Distinction: With a paid GM this is a completely different thing. If you pay someone to run a game to your wishes, you are okay to do whatever you want.
Paid GMs are very rare though, because the hobby has to be free (irony), and some "I'm paying the GM with fun! They can't buy food with fun, but they're having a good day!" mentality – Great. Thanks for nothing.
Without payment there is no guaranteed commitment from the players, they might not turn up, or are not properly playing along, thus the GM might become the workhorse, etc. – But paid GMing is a very delicate topic, something for another Rant.

What kind of lfGM do I find okay?

Example:

We are 5 guys, who want to play DnD. We have not prepared anything yet. Is there a GM who is up for the task?

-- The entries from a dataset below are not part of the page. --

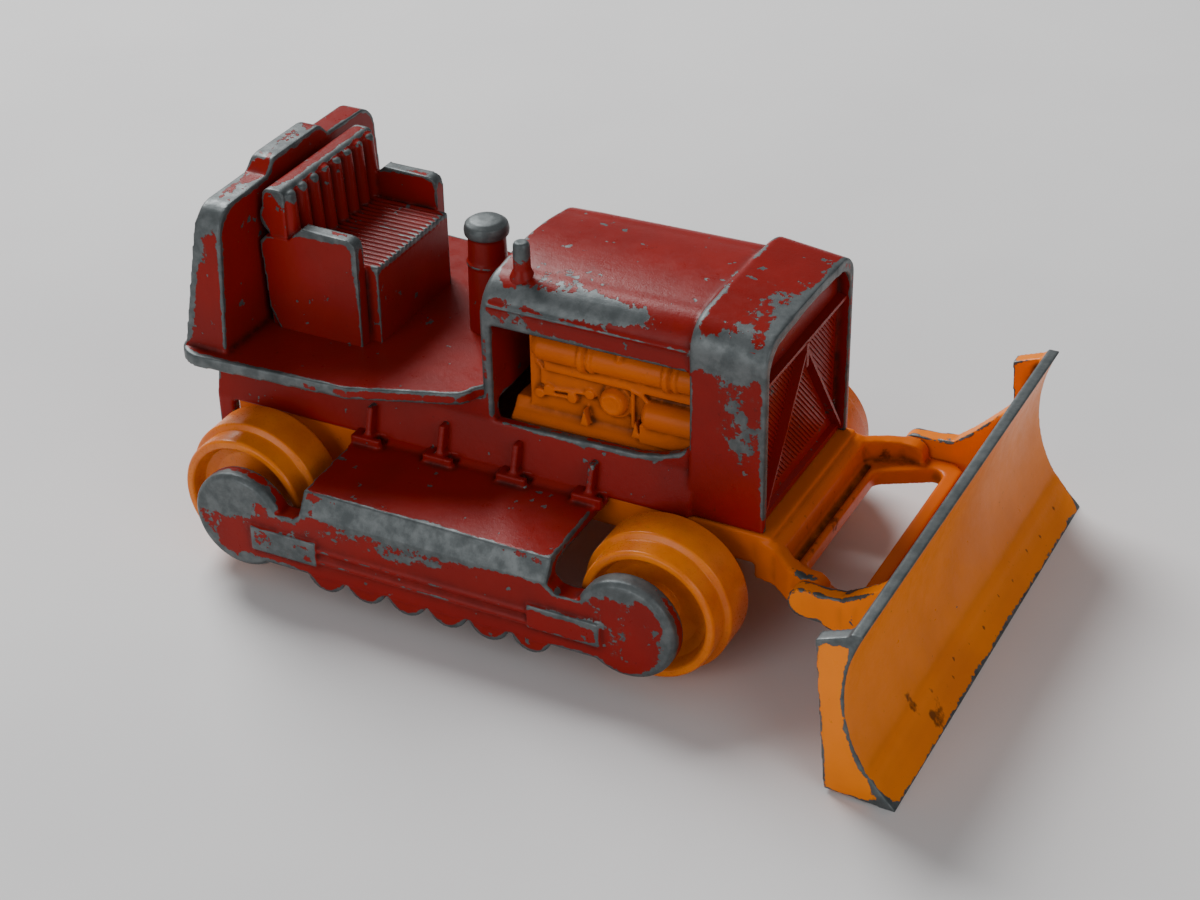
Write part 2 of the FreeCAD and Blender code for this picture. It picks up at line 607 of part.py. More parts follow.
def blade_casting():
    pieces = [mouldboard()]
    for side, sign in SIDES:
        pieces += [wing(side, sign), *blade_arm(side, sign)]
    return cut("blade_casting", join("blade_metal", *pieces),
               curve_rod("blade_face", "blade_curve", "blade_half + past"))


# ---- rollers, axles and rivets -----------------------------------------------------------------


def roller(end, way, side, sign):
    """A dished roller: tread outside, larger flange inside, and a long hub on the axle."""
    bore = "axle_radius + turn_gap"
    hub_in, hub_out = "base_half + side_gap", "frame_inner - side_gap"
    web_out = "flange_edge + web_set"
    web_in = f"{web_out} - web_thick"
    back = "flange_radius - flange_back"
    profile = [(bore, hub_in), ("hub_radius", hub_in), ("hub_radius", web_in),
               (f"{back} - dish_slope", web_in), (back, "roller_in"),
               ("flange_radius - flange_round / 2", "roller_in"),
               ("flange_radius", "roller_in + flange_round"), ("flange_radius", "flange_edge"),
               ("tread_radius", "flange_edge + web_set"), ("tread_radius", "roller_out"),
               ("dish_radius", "roller_out"), ("dish_radius - dish_slope", web_out),
               ("hub_radius", web_out), ("hub_radius", hub_out), (bore, hub_out)]
    points = [(r, toward(sign, y)) for r, y in profile]
    piece = turned(f"{end}_{side}_roller", points)
    return place(piece, f"wheel_middle {way} wheel_base / 2", "0", "flange_radius")


def axle(end, way):
    half = [("axle_radius", "axle_end - axle_round"), ("axle_radius - axle_round", "axle_end"),
            ("0", "axle_end")]
    points = half + [(r, f"-({y})") for r, y in reversed(half)]
    return place(turned(f"{end}_axle", points), f"wheel_middle {way} wheel_base / 2", "0", "flange_radius")


def rivet(end):
    """A round-headed rivet, driven up through the base into the body's post."""
    head = "skirt_bottom - base_thick"
    spot = f"rivet_{end}"
    shank = rod(f"{end}_shank", "z", "rivet_radius", head, "skirt_bottom + post_tall", spot, "0")
    cap = rod(f"{end}_head_disc", "z", "rivet_head", f"{head} - rivet_head_tall", head, spot, "0")
    cap = rounded(f"{end}_head", cap, "rivet_round",
                  lambda e: e.CenterOfMass.z < value(f"{head} - lap"))
    return join(f"{end}_rivet", shank, cap)


def main():
    nodes = [body_casting(), base_casting(), blade_casting()]
    for end, way in (("rear", "-"), ("front", "+")):
        nodes.append(axle(end, way))
        nodes += [roller(end, way, side, sign) for side, sign in SIDES]
        nodes.append(rivet(end))
    for node in nodes:
        node.Label = node.Name
    doc.recompute()
    for item in doc.Objects:
        if {"Invalid", "Error"} & set(item.State):
            raise SystemExit(f"{item.Name} failed: {item.State}")
    for node in nodes:
        shape = node.Shape
        if shape.isNull() or not shape.isValid() or shape.Volume <= 0:
            raise SystemExit(f"{node.Label} has no sound shape")
    for node in nodes:
        shape = node.Shape
        size = shape.BoundBox
        print(node.Label, len(shape.Solids), round(shape.Volume, 1),
              [round(v, 2) for v in (size.XMin, size.XMax, size.YMin, size.YMax, size.ZMin, size.ZMax)])
        shape.exportStep(f"parts/{node.Label}.step")


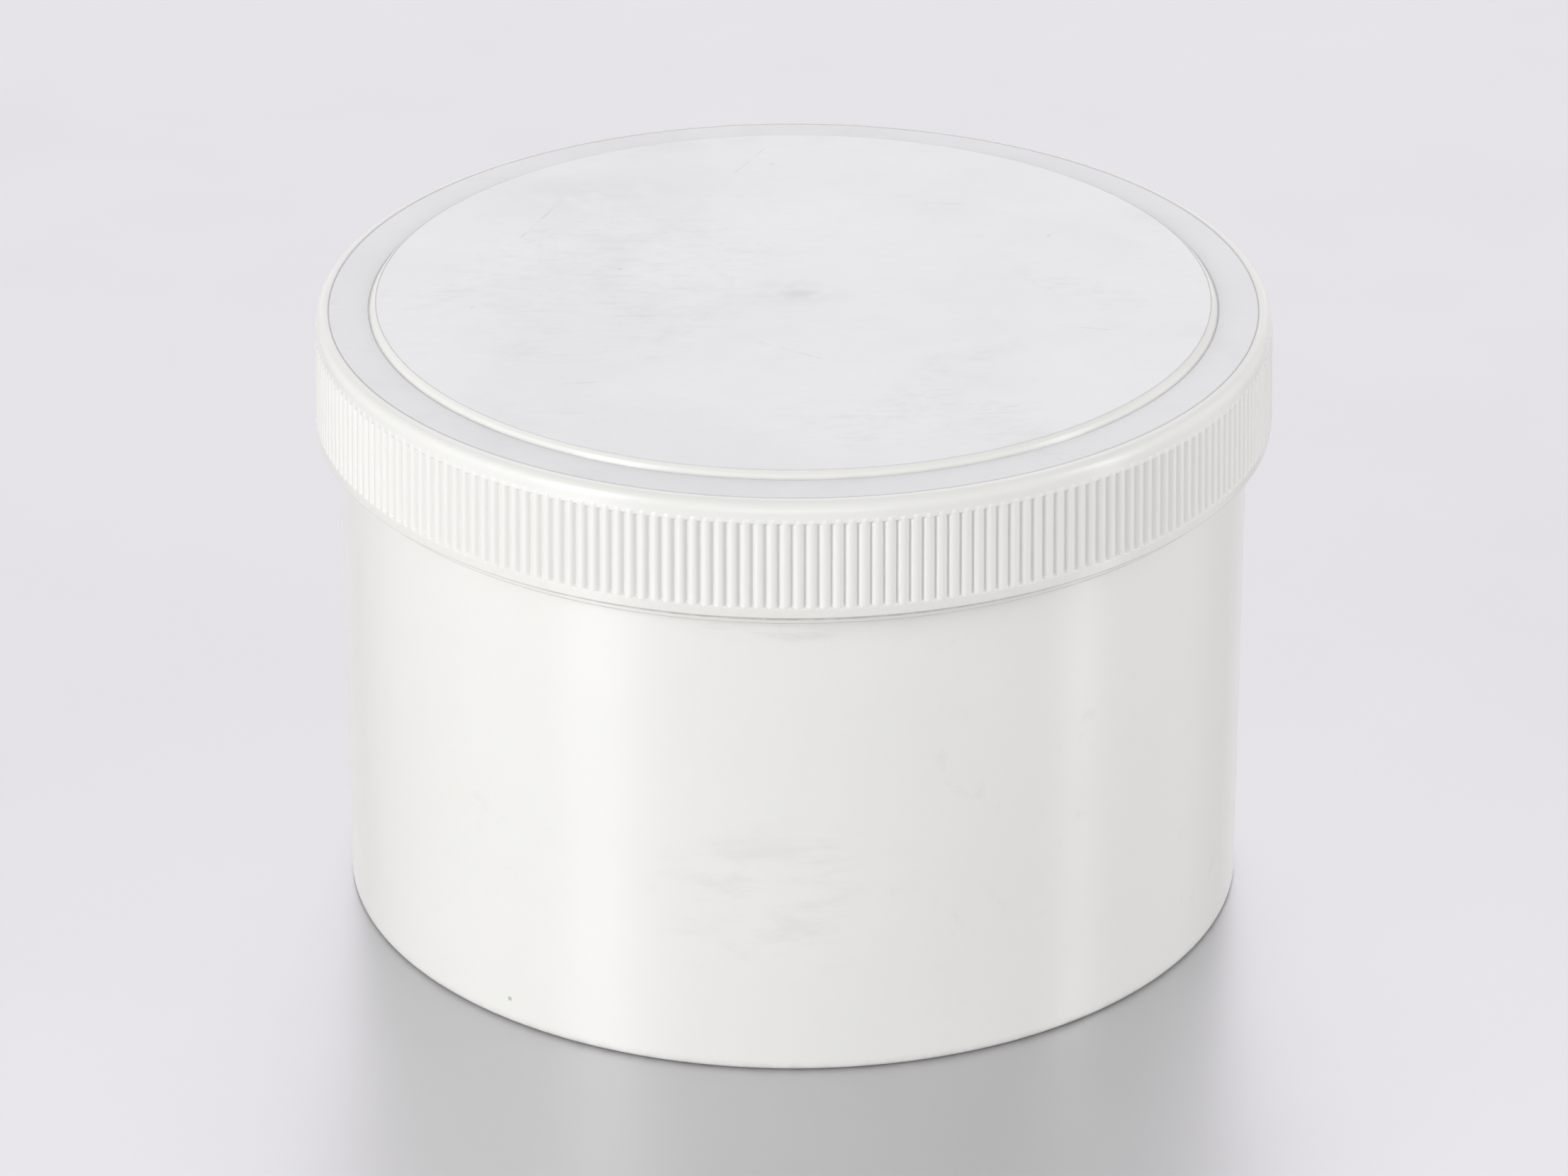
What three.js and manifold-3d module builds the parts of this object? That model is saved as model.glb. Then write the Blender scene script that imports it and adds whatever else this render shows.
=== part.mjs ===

Is … barely okay, in my opinion. Barely.
Being a GM is no witchcraft. If you are in a group of five players, and there is no one, who wants to GM, my suggestion is:
JUST DO IT! Run a oneshot! DO IT! Rotate GMs, everyone runs a game once. Maybe someone actually likes it. DOOO IIIIT!

If you really want to play a game, and do not do the disrespectful things, like "I already created A, B and C, and want somebody to GM this for me", you should consider signing up for an existing GM-looking-for-players posting instead.

Yeah, the differences are minor, but especially with more oldschool games like DnD, the GM is still "special" (as much as I hate GMs being special). If the GM is no "digital" host the game somewhat "breaks".
I personally find it is best, if the players go to the GMs to then talk about what should be done in the game, rather than the GM going to the players, and the GM having to give in to the players wishes, because they are just a guest.

Never forget Session 0, and communication between the players and the GM, please. lfGMs forget this so often.